— BEGIN Source material —

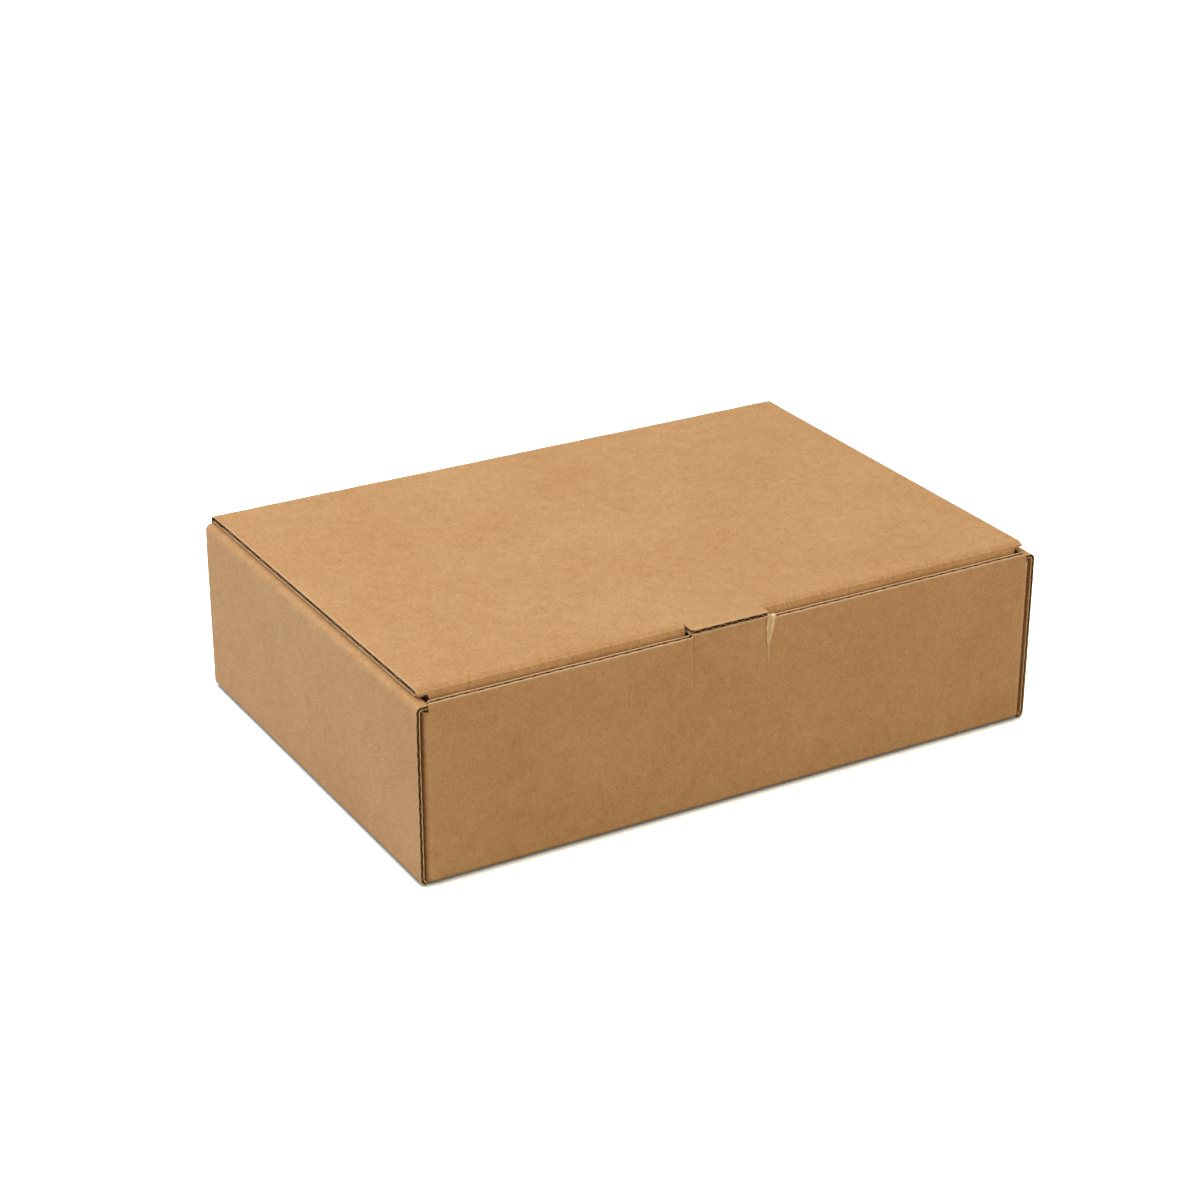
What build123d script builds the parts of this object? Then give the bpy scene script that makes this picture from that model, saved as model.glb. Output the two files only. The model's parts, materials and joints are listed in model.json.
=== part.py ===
from build123d import *
from math import pi, radians, tan
import os

# A die-cut mailer box of single-wall B-flute board, closed.
#
# One folded blank makes the whole box. The tray has a bottom, a front and a rear wall
# with corner wings, and rolled double end walls that lock into slots in the bottom.
# The lid grows from the rear wall on a crease. It rests on the rolled end walls, its
# front edge folds down into a tuck flap behind the front wall, and a finger tab runs
# on past that fold over the front wall's top edge. The blank is split only at the lid's
# crease, because the lid turns there.
#
# Millimetres. Origin at the middle of the underside, +X to the right of somebody who
# faces the front wall, +Y to the rear, +Z up.

# --- outside sizes ---------------------------------------------------------
length = 320.0  # over the end walls, along X
depth = 222.0  # over the front and rear walls, along Y
height = 89.0  # floor to the lid's top

# --- board -----------------------------------------------------------------
board = 3.0  # thickness of the board
liner = 0.4  # each outer sheet
medium = 0.35  # the wavy sheet between them
flute_pitch = 6.4
flute_reach = 8.0  # how far the open flutes run in from a cut edge
flute_base = 4.6  # width of one flute opening at its liner
flute_crown = 1.3  # width of the same opening at its crest

# --- folds and fits --------------------------------------------------------
fold_radius = 2.6  # outside of a wall's fold
lid_fold_radius = 4.2  # outside of the lid's front fold, which is softer
layer_gap = 0.25  # between two layers of board that lie together
edge_gap = 0.6  # between a cut edge and the panel that it faces
splay = 0.3  # how far an end wall leans out over its height
hinge_gap = 0.3  # between the lid's rounded rear edge and the rear wall
lid_inset = 3.75  # lid's side edge, in from the end wall's outer face

# --- panels ----------------------------------------------------------------
wing_length = 74.0
front_drop = 0.5  # front wall's top edge, below the finger tab
flap_depth = 38.0  # tuck flap, below the lid's top
flap_taper = 10.0  # narrowing of the tuck flap at each end, at its tip
flap_lean = 6.0  # degrees that the tuck flap leans in, so that it clears as it lifts
tab_width = 39.0
tab_centre = -6.0
tab_setback = 0.6  # finger tab's front edge, behind the front wall's face
tab_slit = 0.6  # slit between the finger tab and the fold on each side of it
lock_width = 34.0  # each locking tab on an end wall's inner panel
lock_spacing = 110.0
lock_lift = 0.5  # locking tabs end this far above the underside

# --- worked out from the above ---------------------------------------------
half_length = length / 2
half_depth = depth / 2
wall_top = height - board  # the lid's underside rests here
roll_width = 3 * board + 2 * layer_gap  # outer panel, corner wing and inner panel
inner_face = half_length - splay - roll_width  # inner face of a rolled end wall
wall_half = half_length - board - layer_gap - splay  # front and rear walls, each way from the middle
lid_half = half_length - lid_inset
front_top = wall_top - front_drop
pivot_y = half_depth - board / 2
pivot_z = height - board / 2
rear_top = pivot_z - board / 2 - hinge_gap
end_span = depth - 2 * edge_gap
flap_face = -half_depth + board + edge_gap  # outer face of the tuck flap
flap_half = inner_face - edge_gap  # tuck flap, each way from the middle, below its fold
lid_front = flap_face + lid_fold_radius  # where the flat of the lid ends and its fold begins
roll_span = 2 * abs(lid_front + edge_gap)  # the roll and inner panel stop short of the lid's fold


def flute_row(plane, run):
    """The open flutes of a cut edge, to be cut out of it. plane lies on that edge, with
    its x along the edge and its z out of it. run is the edge's length."""
    rise = board - 2 * liner - medium
    steps = int((run / 2 - flute_base / 2 - liner) / (flute_pitch / 2))
    with BuildPart() as openings:
        with BuildSketch(plane):
            for step in range(-steps, steps + 1):
                side = 1 if step % 2 else -1
                middle = step * flute_pitch / 2
                foot = side * (board / 2 - liner)
                crest = foot - side * rise
                with BuildLine():
                    Polyline(
                        (middle - flute_base / 2, foot),
                        (middle - flute_crown / 2, crest),
                        (middle + flute_crown / 2, crest),
                        (middle + flute_base / 2, foot),
                        close=True,
                    )
                make_face()
        extrude(amount=-flute_reach)
    return openings.part


# --- end walls: one section of the fold, rolled or, near the corners, curled ---
foot = half_length - splay
bottom_reach = inner_face - board
curl_end = lid_half + edge_gap
end_plane = Plane.XZ.offset(-end_span / 2)
roll_plane = Plane.XZ.offset(-roll_span / 2)

with BuildPart() as end_wall:
    # outer panel over the whole depth, with its top curled in
    with BuildSketch(end_plane) as outer_section:
        with BuildLine():
            Polyline(
                (bottom_reach, 0),
                (foot, 0),
                (half_length, wall_top),
                (curl_end, wall_top),
                (curl_end, wall_top - board),
                (half_length - board, wall_top - board),
                (foot - board, board),
                (bottom_reach, board),
                close=True,
            )
        make_face()
        folds = outer_section.vertices().sort_by(Axis.X)[-2:]
        fillet(folds, fold_radius)
    extrude(amount=end_span)

    # roll over the top and inner panel, between the corners
    with BuildSketch(roll_plane) as roll_section:
        with BuildLine():
            Polyline(
                (curl_end, wall_top),
                (inner_face, wall_top),
                (inner_face, board + edge_gap),
                (inner_face + board, board + edge_gap),
                (inner_face + board, wall_top - board),
                (curl_end, wall_top - board),
                close=True,
            )
        make_face()
        inner_fold = roll_section.vertices().group_by(Axis.Y)[-1].sort_by(Axis.X)[0]
        fillet(inner_fold, fold_radius)
    extrude(amount=roll_span)

    # locking tabs, and the slots in the bottom that they stand in
    for along in (-lock_spacing / 2, lock_spacing / 2):
        with BuildSketch(Plane.XY):
            with Locations((inner_face + board / 2, along)):
                Rectangle(board + 2 * layer_gap, lock_width + 2 * edge_gap)
        extrude(amount=board, mode=Mode.SUBTRACT)
        with BuildSketch(Plane.XY.offset(lock_lift)):
            with Locations((inner_face + board / 2, along)):
                Rectangle(board, lock_width)
        extrude(amount=board + 2 * edge_gap)

    # open flutes in the outer panel's cut ends
    panel_rise = wall_top - 2 * fold_radius
    lean_x = splay / wall_top
    for facing in (-1, 1):
        cut_end = Plane(
            origin=(half_length - splay / 2 - board / 2, facing * end_span / 2, wall_top / 2),
            x_dir=(lean_x, 0, 1),
            z_dir=(0, facing, 0),
        )
        add(flute_row(cut_end, panel_rise), mode=Mode.SUBTRACT)

# --- tray ------------------------------------------------------------------
with BuildPart() as tray:
    # bottom, front wall and rear wall: one section, folded twice
    with BuildSketch(Plane.YZ.offset(-wall_half)) as wall_section:
        with BuildLine():
            Polyline(
                (-half_depth, front_top),
                (-half_depth, 0),
                (half_depth, 0),
                (half_depth, rear_top),
                (half_depth - board, rear_top),
                (half_depth - board, board),
                (-half_depth + board, board),
                (-half_depth + board, front_top),
                close=True,
            )
        make_face()
        folds = wall_section.vertices().group_by(Axis.Y)[0]
        fillet(folds, fold_radius)
    extrude(amount=2 * wall_half)

    # the bottom stops where the end walls' own section takes over
    for side in (-1, 1):
        with BuildSketch(Plane.XY):
            with Locations((side * (bottom_reach + half_length) / 2, 0)):
                Rectangle(half_length - bottom_reach, end_span - 2 * board)
        extrude(amount=board + edge_gap, mode=Mode.SUBTRACT)

    # corner wings, folded in between the two layers of the end walls
    for side in (-1, 1):
        for facing in (-1, 1):
            middle = (side * (wall_half - board / 2), facing * (half_depth - wing_length / 2))
            with BuildSketch(Plane.XY.offset(board + edge_gap)):
                with Locations(middle):
                    Rectangle(board, wing_length)
            extrude(amount=wall_top - 2 * (board + edge_gap))
    corners = [
        edge
        for edge in tray.edges().filter_by(Axis.Z)
        if abs(edge.center().X) > wall_half - edge_gap / 2
        and abs(edge.center().Y) > half_depth - edge_gap / 2
    ]
    fillet(corners, fold_radius)

    # open flutes along the front wall's top
    front_edge = Plane(
        origin=(0, -half_depth + board / 2, front_top), x_dir=(1, 0, 0), z_dir=(0, 0, 1)
    )
    add(flute_row(front_edge, 2 * (wall_half - fold_radius)), mode=Mode.SUBTRACT)

    add(end_wall.part)
    add(end_wall.part.mirror(Plane.YZ))

# --- lid -------------------------------------------------------------------
fold_centre = (lid_front, height - lid_fold_radius)
flap_top = height - lid_fold_radius
flap_tip = height - flap_depth
lean_in = (flap_top - flap_tip) * tan(radians(flap_lean))
tab_front = -half_depth + tab_setback
tab_reach = lid_front - tab_front
fold_run = (lid_fold_radius - board / 2) * pi / 2
window_bottom = flap_top - (tab_reach - fold_run)  # the tab leaves a window in the flap

with BuildPart() as lid:
    # panel, with its rear edge rounded about the crease
    with BuildSketch(Plane.YZ.offset(-lid_half)):
        with BuildLine():
            Line((pivot_y, wall_top), (lid_front, wall_top))
            Line((lid_front, wall_top), (lid_front, height))
            Line((lid_front, height), (pivot_y, height))
            RadiusArc((pivot_y, height), (pivot_y, wall_top), board / 2)
        make_face()
    extrude(amount=2 * lid_half)

    # front fold: a quarter turn of the board
    with BuildSketch(Plane.YZ.offset(-lid_half)):
        with BuildLine():
            CenterArc(fold_centre, lid_fold_radius, 90, 90)
            Line((flap_face, flap_top), (flap_face + board, flap_top))
            CenterArc(fold_centre, lid_fold_radius - board, 90, 90)
            Line((lid_front, wall_top), (lid_front, height))
        make_face()
    extrude(amount=2 * lid_half)

    # tuck flap, leaning in and narrower towards its tip
    with BuildSketch(Plane.YZ.offset(-flap_half)):
        with BuildLine():
            Polyline(
                (flap_face, flap_top),
                (flap_face + board, flap_top),
                (flap_face + board + lean_in, flap_tip),
                (flap_face + lean_in, flap_tip),
                close=True,
            )
        make_face()
    extrude(amount=2 * flap_half)
    for side in (-1, 1):
        with BuildSketch(Plane.XZ.offset(-lid_front)):
            with BuildLine():
                Polyline(
                    (side * flap_half, flap_top),
                    (side * (flap_half - flap_taper), flap_tip),
                    (side * lid_half, flap_tip),
                    (side * lid_half, flap_top),
                    close=True,
                )
            make_face()
        extrude(amount=2 * board, both=True, mode=Mode.SUBTRACT)

    # finger tab: slit free of the fold, so it stays in the lid's plane
    with BuildSketch(Plane.XY.offset(window_bottom)):
        with Locations((tab_centre, (lid_front + flap_face) / 2 - board / 2)):
            Rectangle(tab_width + 2 * tab_slit, lid_front - flap_face + board)
    extrude(amount=height - window_bottom, mode=Mode.SUBTRACT)
    with BuildSketch(Plane.XY.offset(wall_top)):
        with Locations((tab_centre, lid_front - tab_reach / 2)):
            Rectangle(tab_width, tab_reach)
    extrude(amount=board)

    # open flutes in the tab's front edge and the tuck flap's tip
    tab_edge = Plane(
        origin=(tab_centre, tab_front, height - board / 2), x_dir=(1, 0, 0), z_dir=(0, -1, 0)
    )
    tip_edge = Plane(
        origin=(0, flap_face + board / 2 + lean_in, flap_tip),
        x_dir=(1, 0, 0),
        z_dir=(0, tan(radians(flap_lean)), -1),
    )
    for edge_plane, run in ((tab_edge, tab_width), (tip_edge, 2 * (flap_half - flap_taper))):
        add(flute_row(edge_plane, run), mode=Mode.SUBTRACT)

tray.part.label = "tray"
lid.part.label = "lid"

os.makedirs("parts", exist_ok=True)
export_step(tray.part, "parts/tray.step")
export_step(lid.part, "parts/lid.step")
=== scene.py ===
import json
from math import atan2, cos, pi, radians, sin, tan

import bmesh
import bpy
import numpy as np
from mathutils import Matrix, Vector


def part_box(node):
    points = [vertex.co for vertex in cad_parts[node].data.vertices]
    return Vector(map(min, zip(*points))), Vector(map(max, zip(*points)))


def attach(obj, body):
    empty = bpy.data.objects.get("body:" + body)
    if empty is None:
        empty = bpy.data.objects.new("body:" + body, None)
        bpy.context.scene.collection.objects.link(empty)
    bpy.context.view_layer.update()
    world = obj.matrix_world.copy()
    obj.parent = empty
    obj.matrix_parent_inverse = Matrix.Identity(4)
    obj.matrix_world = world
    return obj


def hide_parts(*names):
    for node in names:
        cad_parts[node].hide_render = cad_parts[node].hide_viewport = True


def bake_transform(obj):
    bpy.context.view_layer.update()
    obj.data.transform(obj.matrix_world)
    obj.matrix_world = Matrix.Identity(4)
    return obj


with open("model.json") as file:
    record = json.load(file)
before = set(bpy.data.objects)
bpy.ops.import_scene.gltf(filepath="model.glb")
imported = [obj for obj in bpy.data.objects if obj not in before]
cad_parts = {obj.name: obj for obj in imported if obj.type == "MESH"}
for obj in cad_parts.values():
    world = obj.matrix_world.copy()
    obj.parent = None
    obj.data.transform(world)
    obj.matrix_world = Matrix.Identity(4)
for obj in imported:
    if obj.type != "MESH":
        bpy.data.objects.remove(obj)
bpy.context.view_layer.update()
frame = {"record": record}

# A closed mailer box of B-flute board. Each panel is two liners bent along a path, with a wavy
# medium between them near the cut edges that show. Sizes are millimetres, in the frame's axes,
# until a mesh is made.
MM = 0.001

# --- from the frame ----------------------------------------------------------
tray_high = np.array(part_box("tray")[1]) / MM
lid_low, lid_high = [np.array(corner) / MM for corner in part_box("lid")]
hinge = np.array(frame["record"]["behaviour"]["joints"][0]["pos_m"]) / MM

half_length = tray_high[0]
half_depth = tray_high[1]
wall_top = tray_high[2]
top = lid_high[2]
lid_half = lid_high[0]
tab_front = lid_low[1]
flap_tip = lid_low[2]
BOARD = top - wall_top
HALF = BOARD / 2

# --- board -------------------------------------------------------------------
LINER = 0.55
MEDIUM = 0.30
PITCH = 6.4
WAVE = HALF - LINER - MEDIUM / 2 + 0.02  # the medium's crests are glued into the liners
FLUTE_DEPTH = 14.0  # how far in from a cut edge the medium is made
GAP = 0.25
EDGE_GAP = 0.6
WELD = 2e-6  # vertices of one mesh that lie closer than this, in metres, are one
SHARP_ANGLE = radians(38)

# --- folds, by the radius of the board's centreline --------------------------
fold = 1.55  # between the bottom and a wall, and at the lid's crease
corner_fold = 0.75
roll_fold = 1.6
lid_fold = 0.55
INNER_RADIUS = 0.25  # a tight fold crushes its inside until this radius is left
CRUSH_REACH = 1.5  # how far the crushing runs out past a fold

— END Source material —

◆ Short task ◆
Starting at the line that contains "for edge_plane, run" and ending at the line that contains "obj.parent = empty", retype each line exactly; omit everything outside that range.

◆ Answer for the task ◆
    for edge_plane, run in ((tab_edge, tab_width), (tip_edge, 2 * (flap_half - flap_taper))):
        add(flute_row(edge_plane, run), mode=Mode.SUBTRACT)

tray.part.label = "tray"
lid.part.label = "lid"

os.makedirs("parts", exist_ok=True)
export_step(tray.part, "parts/tray.step")
export_step(lid.part, "parts/lid.step")
=== scene.py ===
import json
from math import atan2, cos, pi, radians, sin, tan

import bmesh
import bpy
import numpy as np
from mathutils import Matrix, Vector


def part_box(node):
    points = [vertex.co for vertex in cad_parts[node].data.vertices]
    return Vector(map(min, zip(*points))), Vector(map(max, zip(*points)))


def attach(obj, body):
    empty = bpy.data.objects.get("body:" + body)
    if empty is None:
        empty = bpy.data.objects.new("body:" + body, None)
        bpy.context.scene.collection.objects.link(empty)
    bpy.context.view_layer.update()
    world = obj.matrix_world.copy()
    obj.parent = empty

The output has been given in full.